In 2000, Al Gore lost the Presidential election by failing the tests of loyalty. Rather than run on the triumphs of the Clinton Administration, he listened to the Conservative Pharisees who harped about the Monica Lewinsky affair. In the 2014, Kentucky Senatorial election, Democratic challenger Alison Lundergan Grimes failed the test of courage. She lost the election the moment she refused to admit and do so proudly, that she voted for President Obama.

And while former American Idol runner-up winner, Clay Aiken was a long shot in the 2014 North Carolina Congressional race, he failed the test of realism. In an effort to appease the right, he disavowed the President. However, given Mr. Aiken’s sexual orientation and progressive positions, the people of red North Carolina weren’t going to vote for him anyway. By standing with the President he may still have lost. But at least he would have earned a measure of respect.

Progressives must stop letting their adversaries define them. It matters not what the opposition thinks. They will dislike us no matter what. All that matters is that we stand tall. One of our biggest mistakes was allowing Conservatives to turn “liberal” into a dirty word.
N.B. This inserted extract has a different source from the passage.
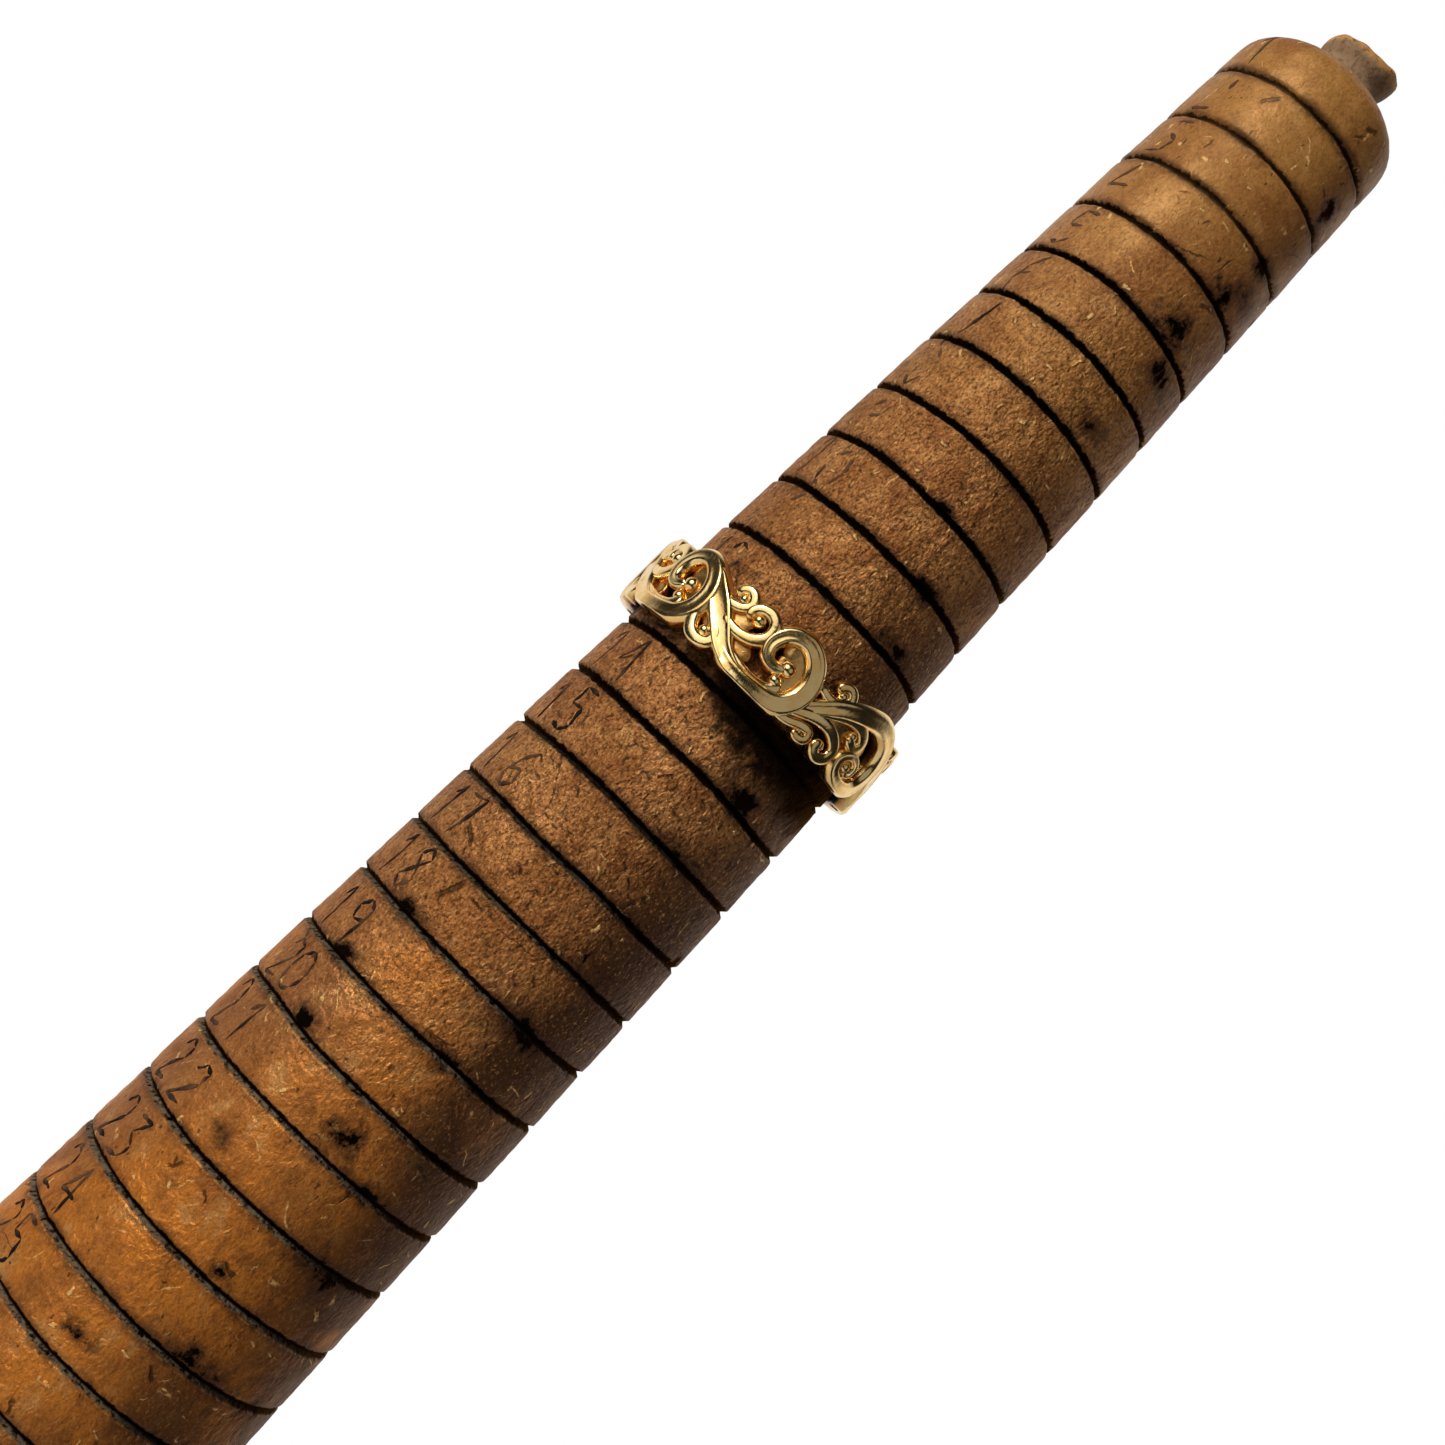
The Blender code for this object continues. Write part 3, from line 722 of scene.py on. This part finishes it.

So rather than apologize for the Affordable Care Act we should trumpet it. What did the other side do to provide health coverage to millions of uninsured Americans? Nothing! What have they done to fix our broken immigration system? Nothing on top of nothing! Republicans now control both houses of Congress. If they don’t like the President’s recent executive order on immigration, they might try passing a bill.

In summary, neither our policy positions nor the opposition’s attempts at voter suppression were the reasons we lost the 2014, mid-term elections. We lost because our base did not vote. The base did not vote because they were either disinterested or disheartened. And they were disinterested and/or disheartened because we failed to give them a reason to believe. We face the same risks regarding the 2016, Presidential election.

No fan, regardless as to how rabid, will long support much less respect a team that is not committed to winning. And Progressives will always fall if we refuse to stand.